§ Extracted data:
###
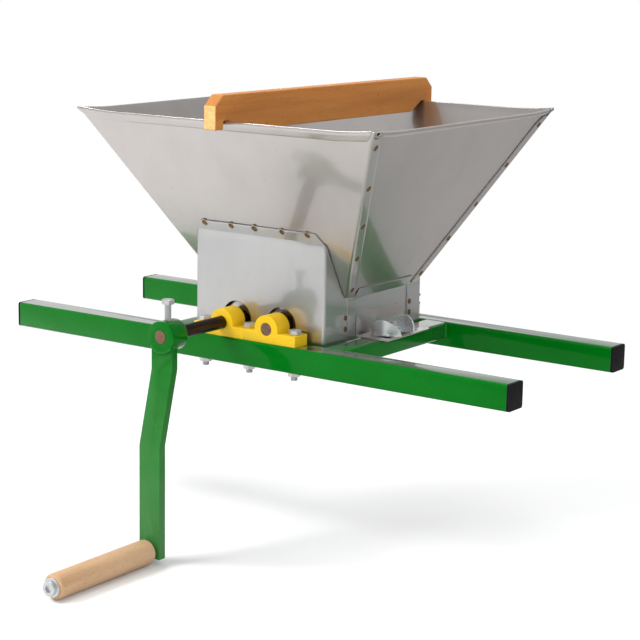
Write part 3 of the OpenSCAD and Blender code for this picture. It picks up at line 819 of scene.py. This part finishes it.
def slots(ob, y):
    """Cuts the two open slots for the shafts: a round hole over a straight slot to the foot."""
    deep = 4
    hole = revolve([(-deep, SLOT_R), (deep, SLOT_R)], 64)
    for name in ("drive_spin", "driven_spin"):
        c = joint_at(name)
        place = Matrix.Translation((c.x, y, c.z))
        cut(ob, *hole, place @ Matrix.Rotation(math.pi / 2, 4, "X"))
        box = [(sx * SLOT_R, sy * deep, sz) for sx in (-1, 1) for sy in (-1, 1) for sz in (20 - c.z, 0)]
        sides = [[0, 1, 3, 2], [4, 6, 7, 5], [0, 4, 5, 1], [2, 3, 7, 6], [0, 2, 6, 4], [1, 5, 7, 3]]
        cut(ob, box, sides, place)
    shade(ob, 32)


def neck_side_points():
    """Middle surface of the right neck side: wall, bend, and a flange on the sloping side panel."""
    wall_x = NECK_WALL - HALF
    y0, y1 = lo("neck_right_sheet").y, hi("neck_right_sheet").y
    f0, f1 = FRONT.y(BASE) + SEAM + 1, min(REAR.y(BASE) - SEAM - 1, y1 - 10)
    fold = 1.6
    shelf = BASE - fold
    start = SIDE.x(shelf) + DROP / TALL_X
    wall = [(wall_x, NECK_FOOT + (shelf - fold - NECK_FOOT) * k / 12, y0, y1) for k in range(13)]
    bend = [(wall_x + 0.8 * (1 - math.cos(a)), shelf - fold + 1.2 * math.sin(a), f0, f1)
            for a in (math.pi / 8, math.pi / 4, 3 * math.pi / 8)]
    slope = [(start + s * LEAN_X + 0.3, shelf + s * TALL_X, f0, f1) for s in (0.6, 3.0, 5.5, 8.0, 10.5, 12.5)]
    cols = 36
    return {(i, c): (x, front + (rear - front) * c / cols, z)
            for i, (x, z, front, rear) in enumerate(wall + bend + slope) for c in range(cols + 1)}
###
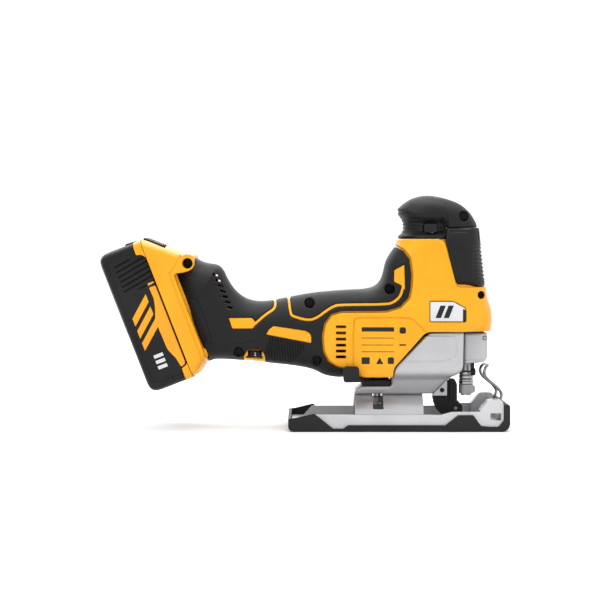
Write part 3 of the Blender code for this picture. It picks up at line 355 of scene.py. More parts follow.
###
§ Work to complete: From the line with "Write part 3 of the OpenSCAD" through the line with "for i, (x, z, front, rear)", set down every line exactly and nothing besides.

§ Task result:
Write part 3 of the OpenSCAD and Blender code for this picture. It picks up at line 819 of scene.py. This part finishes it.
def slots(ob, y):
    """Cuts the two open slots for the shafts: a round hole over a straight slot to the foot."""
    deep = 4
    hole = revolve([(-deep, SLOT_R), (deep, SLOT_R)], 64)
    for name in ("drive_spin", "driven_spin"):
        c = joint_at(name)
        place = Matrix.Translation((c.x, y, c.z))
        cut(ob, *hole, place @ Matrix.Rotation(math.pi / 2, 4, "X"))
        box = [(sx * SLOT_R, sy * deep, sz) for sx in (-1, 1) for sy in (-1, 1) for sz in (20 - c.z, 0)]
        sides = [[0, 1, 3, 2], [4, 6, 7, 5], [0, 4, 5, 1], [2, 3, 7, 6], [0, 2, 6, 4], [1, 5, 7, 3]]
        cut(ob, box, sides, place)
    shade(ob, 32)


def neck_side_points():
    """Middle surface of the right neck side: wall, bend, and a flange on the sloping side panel."""
    wall_x = NECK_WALL - HALF
    y0, y1 = lo("neck_right_sheet").y, hi("neck_right_sheet").y
    f0, f1 = FRONT.y(BASE) + SEAM + 1, min(REAR.y(BASE) - SEAM - 1, y1 - 10)
    fold = 1.6
    shelf = BASE - fold
    start = SIDE.x(shelf) + DROP / TALL_X
    wall = [(wall_x, NECK_FOOT + (shelf - fold - NECK_FOOT) * k / 12, y0, y1) for k in range(13)]
    bend = [(wall_x + 0.8 * (1 - math.cos(a)), shelf - fold + 1.2 * math.sin(a), f0, f1)
            for a in (math.pi / 8, math.pi / 4, 3 * math.pi / 8)]
    slope = [(start + s * LEAN_X + 0.3, shelf + s * TALL_X, f0, f1) for s in (0.6, 3.0, 5.5, 8.0, 10.5, 12.5)]
    cols = 36
    return {(i, c): (x, front + (rear - front) * c / cols, z)
            for i, (x, z, front, rear) in enumerate(wall + bend + slope) for c in range(cols + 1)}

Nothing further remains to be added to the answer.